How to use Scrapy to follow links on the scraped pages

In the previous blog post, I described the basics of Scrapy usage. Of course, a web spider which does not follow links is not very useful, so in this blog post, I am going to describe how to handle links.

Table of Contents

The wrong way
Limit the number of links to follow
Breadth-first vs. depth-first
Link loops and deduplication

The wrong way

Let’s begin with doing it in the wrong way. I am going to parse the content of the page and follow all links.

import scrapy
from scrapy.crawler import CrawlerProcess

class Scraper(scrapy.Spider):
    name = "Scraper"
    start_urls = [
        'https://en.wikipedia.org/wiki/Web_scraping',
    ]

    def parse(self, response):
        for next_page in response.css('div.mw-parser-output > p > a'):
            yield response.follow(next_page, self.parse)

        for quote in response.css('div.mw-parser-output > p'):
            yield {'quote': quote.extract()}

process = CrawlerProcess()
process.crawl(Scraper)
process.start()

I ran that Scraper and my browser freeze. I had to kill the Jupyter Notebook process. What happened?

I parsed the “Web scraping” page and followed all links in its content. Then I parsed all pages linked from the Web scraping page and followed their links. I kept following the links on every page. It is probably possible to reach every Wikipedia page if you keep opening all links on every page you see.

Limit the number of links to follow

I don’t want to download the whole Wikipedia. Obviously I can filter the output of response.css(‘div.mw-parser-output > p > a’) and follow only some of the links. I can even keep a counter of pages and stop following new links when I reach a threshold.

All such solutions require writing some code. I want to use something which is built-in Scrapy.
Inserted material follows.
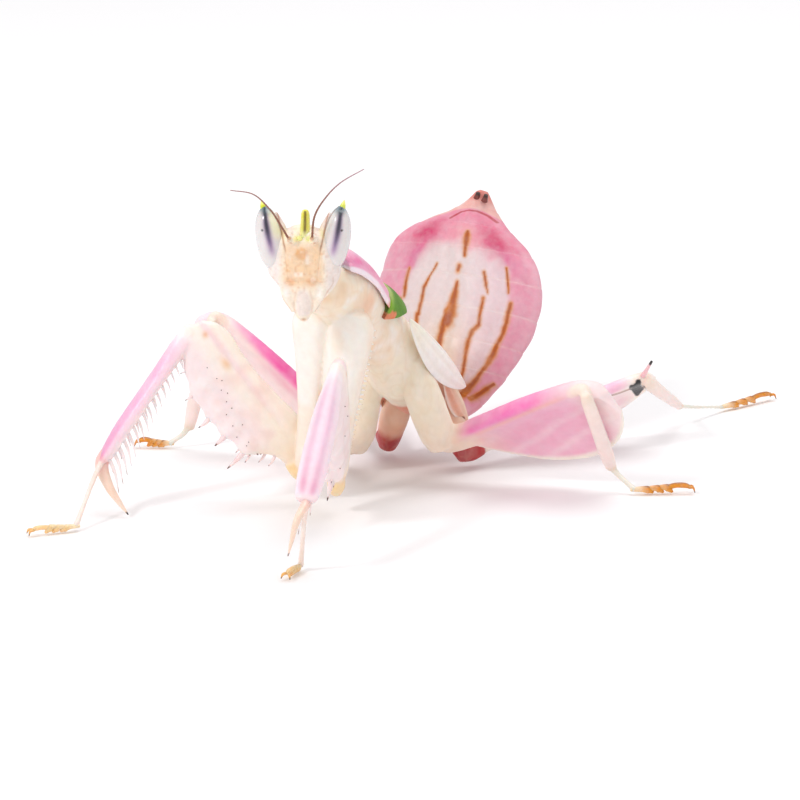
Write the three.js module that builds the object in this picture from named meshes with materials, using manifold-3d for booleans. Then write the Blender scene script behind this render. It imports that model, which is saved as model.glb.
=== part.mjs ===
// Orchid mantis, Hymenopus coronatus: a nearly grown female nymph standing with her head turned, in a
// still pose. Millimetres, +Z up. She faces -Y and her left side is towards +X. The floor is z = 0.
// Each named part of the body is one closed solid, parted from its neighbours by thin cuts.
import * as THREE from 'three';
import { mergeVertices } from 'three/addons/utils/BufferGeometryUtils.js';
import Module from 'manifold-3d';

const wasm = await Module();
wasm.setup();

// ---------------------------------------------------------------- driving dimensions

const GAP = 0.2; // the cut between two neighbouring parts
const FOOT = 0.4; // height of a tarsus' axis above the floor
const SOLE = 0.48; // its reach below that axis, cut flat at the floor
const HEAD_TURN = THREE.MathUtils.degToRad(26); // the head looks towards her left
const MOUTH = [0, -15.5, 15.9]; // lower tip of the face

// Joints of the legs. The root is where the coxa leaves the thorax, and the toe is the end of the claws.
const LEGS = {
  left_fore: {
    root: [1.75, -10.9, 15.4],
    hip: [-0.2, -10.2, 2.0],
    knee: [3.3, -16.9, 12.8],
    ankle: [5.4, -25.7, 6.0],
    heel: [3.8, -23.5, FOOT],
    toe: [3.9, -25.7, FOOT],
  },
  right_fore: {
    root: [-1.75, -10.9, 15.4],
    hip: [-3.7, -8.7, 2.2],
    knee: [-10.9, -11.7, 13.0],
    ankle: [-15.7, -17.4, 4.1],
    heel: [-15.0, -22.4, FOOT],
    toe: [-17.3, -24.7, FOOT],
  },
  left_mid: {
    root: [2.0, -1.4, 8.6],
    hip: [3.5, -0.1, 3.1],
    knee: [15.4, -1.3, 9.0],
    ankle: [15.6, 4.0, 1.75],
    heel: [17.5, 3.9, FOOT],
    toe: [21.2, 6.0, FOOT],
  },
  right_mid: {
    root: [-2.0, -1.4, 8.6],
    hip: [-4.0, 0.4, 2.0],
    knee: [-15.2, -1.0, 11.2],
    ankle: [-18.5, 0.5, 1.5],
    heel: [-19.8, -0.2, FOOT],
    toe: [-22.1, -1.1, FOOT],
  },
  left_hind: {
    root: [1.7, 3.4, 5.4],
    hip: [3.4, 4.7, 1.05],
    knee: [14.0, 14.1, 6.2],
    ankle: [13.3, 23.6, 1.5],
    heel: [14.9, 28.9, FOOT],
    toe: [17.2, 33.9, FOOT],
  },
  right_hind: {
    root: [-1.7, 3.4, 5.4],
    hip: [-3.4, 4.7, 1.05],
    knee: [-14.0, 14.1, 6.2],
    ankle: [-13.3, 23.6, 1.5],
    heel: [-14.9, 28.9, FOOT],
    toe: [-17.2, 33.9, FOOT],
  },
};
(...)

How can I stop Scrapy from doing it without writing much code? The simplest solution is to use DEPTH_LIMIT parameter. This time Scrapy is going to follow links only on the first page and ignore others.

import scrapy
from scrapy.crawler import CrawlerProcess

class ScraperWithLimit(scrapy.Spider):
    name = "ScraperWithLimit"
    start_urls = [
        'https://en.wikipedia.org/wiki/Web_scraping',
    ]

    custom_settings = {
        'DEPTH_LIMIT': 1
    }

    def parse(self, response):
        for next_page in response.css('div.mw-parser-output > p > a'):
            yield response.follow(next_page, self.parse)

        for quote in response.css('div.mw-parser-output > p'):
            yield {'quote': quote.extract()}

What do we see in the log output? Things like:

DEBUG: Ignoring link (depth > 1): https://en.wikipedia.org/wiki/Thread_safety.
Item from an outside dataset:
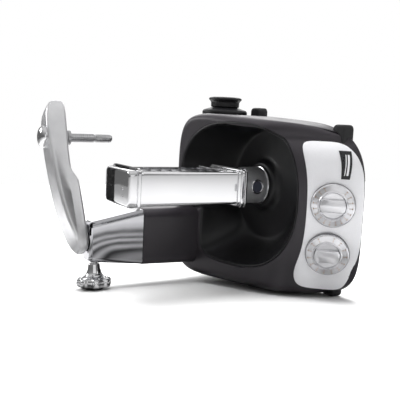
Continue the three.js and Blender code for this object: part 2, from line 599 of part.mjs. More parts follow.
// ---- outlet on the right side: flange, lid, motor behind it ----
const outlet = (profile, segments = 28) =>
  turned(profile, [-outletAt.h, outletAt.y, 0], [0, 0, 1], segments);
const flange = outlet([[21.5, outletTop - 12], [21.5, outletTop + 5], [24, outletTop + 6.5],
  [37, outletTop + 3], [39, outletTop], [39, outletTop - 6], [36, outletTop - 12]]);
add("outlet_flange", without(flange, solidBody.translate([0, 0, GAP]), solidBody), BLACK);
add("outlet_lid", outlet([[0, outletTop + 2], [18, outletTop + 2], [18, outletTop - 9],
  [20.5, outletTop - 9], [21, outletTop + 7.5], [24.5, outletTop + 8], [24.5, outletTop + 16],
  [28.5, outletTop + 20], [28.5, outletTop + 22], [25, outletTop + 24], [0, outletTop + 24.6]]), BLACK);

const MOTOR_R = 22;
add("motor_housing", outlet([[MOTOR_R - 3, 20], [MOTOR_R, 20], [MOTOR_R, 92], [6.5, 92], [6.5, 89],
  [MOTOR_R - 3, 89]]), STEEL);
add("motor_rotor", outlet([[0, -50], [5, -50], [5, 34], [15, 35], [15, 80], [5, 81], [5, 100.5],
  [0, 100.5]], 20), COPPER);
add("motor_fan", outlet([[5 + GAP, 24], [18, 24], [18, 27], [5 + GAP, 27]], 20), BLACK);
add("outlet_drive", outlet([[0, 101], [10, 101], [10, 113], [0, 113]], 6), STEEL);

// ---- gear frame, drive shaft, worm and belt ----
const WHEEL_TEETH = 32;
const WHEEL_R = 36;
const WHEEL_H = 24;
const wheelOutline = (teeth, pitch, depth, phase) => Array.from({ length: teeth * 4 }, (_, i) => {
  const a = ((Math.floor(i / 4) + [-0.3, -0.14, 0.14, 0.3][i % 4] + phase) / teeth) * 2 * Math.PI;
  const r = i % 4 === 1 || i % 4 === 2 ? pitch + depth * 0.7 : pitch - depth;
  return [r * Math.cos(a), r * Math.sin(a)];
});
const gear = (teeth, pitch, depth, phase, from, to, y, z) =>
  prism(wheelOutline(teeth, pitch, depth, phase).map(([a, b]) => [y + a, z + b]), from, to);
add("worm_wheel", without(gear(WHEEL_TEETH, WHEEL_R, 0.9, 0, WHEEL_H - 4, WHEEL_H + 4, DRIVE_Y, DRIVE_Z),
  rod(8 + GAP, 0, 60, DRIVE_Y, DRIVE_Z)), BRASS);
add("drive_shaft", rod(8, 13, 58, DRIVE_Y, DRIVE_Z), STEEL);
add("drive_dog", without(prism(roundedRect(DRIVE_Y, DRIVE_Z, 5, 5, 1, 1), 58 + GAP, 74),
  rod(1, 56, 60, DRIVE_Y, DRIVE_Z, 8)), STEEL);
add("output_bearing", tube(8 + GAP, 13, 44, 53, DRIVE_Y, DRIVE_Z), STEEL);
const wormY = DRIVE_Y + WHEEL_R + 8;
const wormRun = (profile, segments = 14) =>
  turned(profile, [-WHEEL_H, wormY, 0], [0, 0, 1], segments);
const WORM_TURNS = 6;
const wormThread = Array.from({ length: WORM_TURNS * 2 }, (_, i) =>
  [i % 2 === 0 ? 5.6 : 7.2, DRIVE_Z - 22 + (44 * i) / (WORM_TURNS * 2)]);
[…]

Great. Now we don’t follow the links indefinitely.

Breadth-first vs. depth-first

What is the order of request? Is it breadth-first or depth-first?

According to the documentation, the spider requests the pages in the depth-first order.

We can change that by using the DEPTH_PRIORITY setting which is extremely unintuitive. In short DEPTH_PRIORITY: 0 = default setting (depth-first), DEPTH_PRIORITY: 1 = breadth-first, DEPTH_PRIORITY: -1 = depth-first.

Link loops and deduplication

Wait a second. What if the page links to itself or if a page A links to B, page B links to C, and page C links back to page A? The spider will never finish!

Well, it is not that bad. Scapy will not follow loops. There is the DUPEFILTER_CLASS configuration parameter which by default uses scrapy.dupefilters.RFPDupeFilter to deduplicate requests.

We can disable deduplication by replacing it with scrapy.dupefilters.BaseDupeFilter, but most likely we will end up with a Spider requesting pages in an infinite loop.

Fortunately, we can keep using the RFPDupeFilter, and if we ever want to visit a page more than once, we can set the “dont_filter” property of the request.

Such an approach works when we produce a new request instead of using the “follow” function:

import scrapy
from scrapy.crawler import CrawlerProcess
import urllib

class ScraperWithDuplicateRequests(scrapy.Spider):
    name = "ScraperWithDuplicateRequests"
    start_urls = [
        'https://en.wikipedia.org/wiki/Web_scraping',
    ]

    custom_settings = {
        'DEPTH_LIMIT': 1
    }

    def parse(self, response):
        for next_page in response.css('div.mw-parser-output > p > a::attr(href)').extract_first():
            if next_page is not None:
                next_page = response.urljoin(next_page)
                yield scrapy.Request(next_page, callback=self.parse, dont_filter=True)

        for quote in response.css('div.mw-parser-output > p'):
            yield {'quote': quote.extract()}